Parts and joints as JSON:
--------------------------------

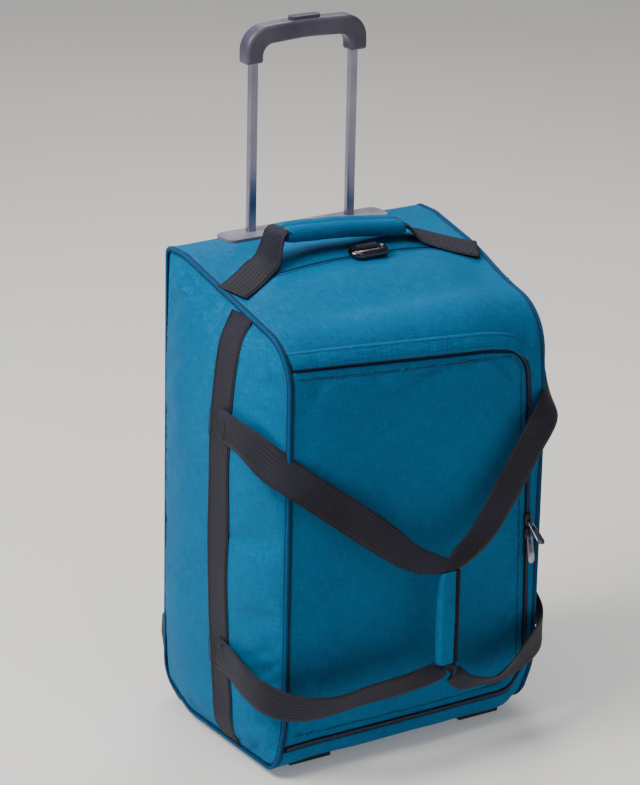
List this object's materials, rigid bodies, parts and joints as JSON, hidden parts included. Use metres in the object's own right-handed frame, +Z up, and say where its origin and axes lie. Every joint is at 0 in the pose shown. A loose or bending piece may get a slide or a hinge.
{
  "type": "rolling duffel bag",
  "caption": "Soft rolling duffel with a telescoping handle, two wheels, a zipped front flap, a wrapped pair of webbing carry straps and a padded top handle.",
  "frame": {"origin": "centre of the bounding box on the floor, with the bag standing on its wheels and front feet", "axes": "+Z up along the trolley handle, -Y out of the zipped front, +X to the right seen from the front"},
  "size_m": [0.4253, 0.3483, 0.828],
  "materials": {
    "bezel_plastic": "satin moulded",
    "black_plastic": "moulded",
    "board_plastic": "sheet",
    "fabric": "fine woven polyester",
    "grip_plastic": "satin moulded",
    "gunmetal": "gunmetal plated",
    "puller_metal": "plated",
    "steel": "bright",
    "tube_metal": "satin anodised",
    "tyre": "polyurethane",
    "webbing": "ribbed webbing",
    "zip_fabric": "coil zipper"
  },
  "bodies": {
    "bag": {"back_board": "board_plastic", "back_panel": "fabric", "bag_zip_tape": "zip_fabric", "bottom_board": "board_plastic", "bottom_panel": "fabric", "bracket_screws": "steel", "front_feet": "black_plastic", "front_panel": "fabric", "handle_bezel": "bezel_plastic", "left_outer_tube": "tube_metal", "left_piping": "fabric", "left_side_panel": "fabric", "left_side_webbing": "webbing", "left_strap_patches": "webbing", "left_wheel_axle": "steel", "left_wheel_housing": "black_plastic", "right_outer_tube": "tube_metal", "right_piping": "fabric", "right_side_panel": "fabric", "right_side_webbing": "webbing", "right_strap_patches": "webbing", "right_wheel_axle": "steel", "right_wheel_housing": "black_plastic", "ring_tab": "webbing", "storm_flap": "fabric", "top_panel": "fabric", "tube_foot_bracket": "black_plastic"},
    "front_flap": {"front_flap": "fabric", "flap_zip_tape": "zip_fabric"},
    "upper_slider": {"upper_zip_slider": "black_plastic"},
    "upper_puller": {"upper_zip_puller": "puller_metal"},
    "lower_slider": {"lower_zip_slider": "black_plastic"},
    "lower_puller": {"lower_zip_puller": "puller_metal"},
    "left_carry_loop": {"left_carry_strap": "webbing", "grip_wrap": "fabric", "grip_wrap_binding": "webbing"},
    "right_carry_loop": {"right_carry_strap": "webbing"},
    "top_handle": {"top_handle_pad": "fabric", "top_handle_webbing": "webbing"},
    "ring": {"strap_ring": "gunmetal"},
    "trolley": {"left_inner_tube": "tube_metal", "right_inner_tube": "tube_metal", "grip_shell": "grip_plastic", "left_lock_block": "black_plastic", "right_lock_block": "black_plastic", "button_spring": "steel"},
    "release": {"release_button": "grip_plastic", "release_link": "black_plastic", "push_rods": "steel"},
    "left_pin": {"left_lock_pin": "steel"},
    "right_pin": {"right_lock_pin": "steel"},
    "left_wheel": {"left_wheel_hub": "black_plastic", "left_wheel_tyre": "tyre"},
    "right_wheel": {"right_wheel_hub": "black_plastic", "right_wheel_tyre": "tyre"}
  },
  "joints": [
    {"name": "flap_hinge", "type": "hinge", "parent": "bag", "child": "front_flap", "pos_m": [-0.1705, -0.1157, 0.272], "axis": [0, 0, -1], "range_deg": [0, 100]},
    {"name": "left_loop_swing", "type": "hinge", "parent": "bag", "child": "left_carry_loop", "pos_m": [-0.212, -0.0347, 0.272], "axis": [0, 0, -1], "range_deg": [0, 100], "deforming": ["left_carry_strap"]},
    {"name": "right_loop_swing", "type": "hinge", "parent": "bag", "child": "right_carry_loop", "pos_m": [0.212, -0.0347, 0.272], "axis": [0, 0, 1], "range_deg": [0, 100], "deforming": ["right_carry_strap"]},
    {"name": "upper_slider_slide", "type": "slide", "parent": "front_flap", "child": "upper_slider", "axis": [-0.0273, 0, 0.9996], "range_m": [0, 0.15]},
    {"name": "upper_puller_swing", "type": "hinge", "parent": "upper_slider", "child": "upper_puller", "pos_m": [0.15704, -0.1208, 0.2578], "axis": [-1, 0, 0], "range_deg": [-30, 45]},
    {"name": "lower_slider_slide", "type": "slide", "parent": "front_flap", "child": "lower_slider", "axis": [-0.0273, 0, 0.9996], "range_m": [-0.13, 0]},
    {"name": "lower_puller_swing", "type": "hinge", "parent": "lower_slider", "child": "lower_puller", "pos_m": [0.15753, -0.1208, 0.2398], "axis": [-1, 0, 0], "range_deg": [-4, 60]},
    {"name": "top_handle_tilt", "type": "hinge", "parent": "bag", "child": "top_handle", "pos_m": [0, 0.0213, 0.55442], "axis": [1, 0, 0], "range_deg": [0, 40], "deforming": ["top_handle_webbing"]},
    {"name": "ring_flip", "type": "hinge", "parent": "bag", "child": "ring", "pos_m": [0.018, 0.0333, 0.57349], "axis": [-1, 0, 0], "range_deg": [0, 95]},
    {"name": "trolley_slide", "type": "slide", "parent": "bag", "child": "trolley", "axis": [0, 0, 1], "range_m": [-0.195, 0.2]},
    {"name": "button_press", "type": "slide", "parent": "trolley", "child": "release", "axis": [0, 0, -1], "range_m": [0, 0.004], "stiffness_N_per_m": 1500, "springref_m": -0.003, "deforming": ["button_spring"]},
    {"name": "left_pin_retract", "type": "slide", "parent": "trolley", "child": "left_pin", "axis": [1, 0, 0], "range_m": [0, 0.0016]},
    {"name": "left_wheel_spin", "type": "hinge", "parent": "bag", "child": "left_wheel", "pos_m": [-0.1478, 0.1293, 0.031], "axis": [1, 0, 0], "continuous": true},
    {"name": "right_pin_retract", "type": "slide", "parent": "trolley", "child": "right_pin", "axis": [-1, 0, 0], "range_m": [0, 0.0016]},
    {"name": "right_wheel_spin", "type": "hinge", "parent": "bag", "child": "right_wheel", "pos_m": [0.1478, 0.1293, 0.031], "axis": [1, 0, 0], "continuous": true}
  ],
  "couplings": [
    {"joint": "left_loop_swing", "follows": "flap_hinge", "ratio": 1},
    {"joint": "right_loop_swing", "follows": "flap_hinge", "ratio": 1},
    {"joint": "left_pin_retract", "follows": "button_press", "ratio": 0.4},
    {"joint": "right_pin_retract", "follows": "button_press", "ratio": 0.4}
  ]
}
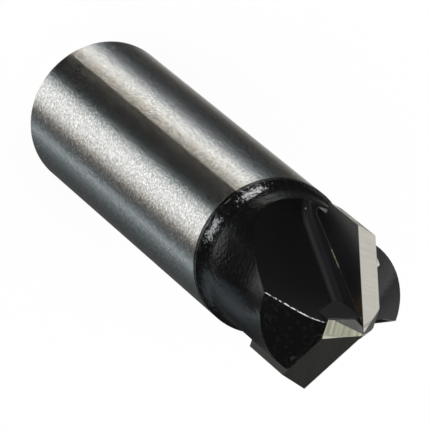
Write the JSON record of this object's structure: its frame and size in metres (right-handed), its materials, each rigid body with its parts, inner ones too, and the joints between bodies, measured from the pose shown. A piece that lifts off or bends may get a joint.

--------------------------------

## [AIM]
Copy every line from the records above that contains the word "with".

## [CORRECT RESPONSE]
  "caption": "Soft rolling duffel with a telescoping handle, two wheels, a zipped front flap, a wrapped pair of webbing carry straps and a padded top handle.",
  "frame": {"origin": "centre of the bounding box on the floor, with the bag standing on its wheels and front feet", "axes": "+Z up along the trolley handle, -Y out of the zipped front, +X to the right seen from the front"},
Write the JSON record of this object's structure: its frame and size in metres (right-handed), its materials, each rigid body with its parts, inner ones too, and the joints between bodies, measured from the pose shown. A piece that lifts off or bends may get a joint.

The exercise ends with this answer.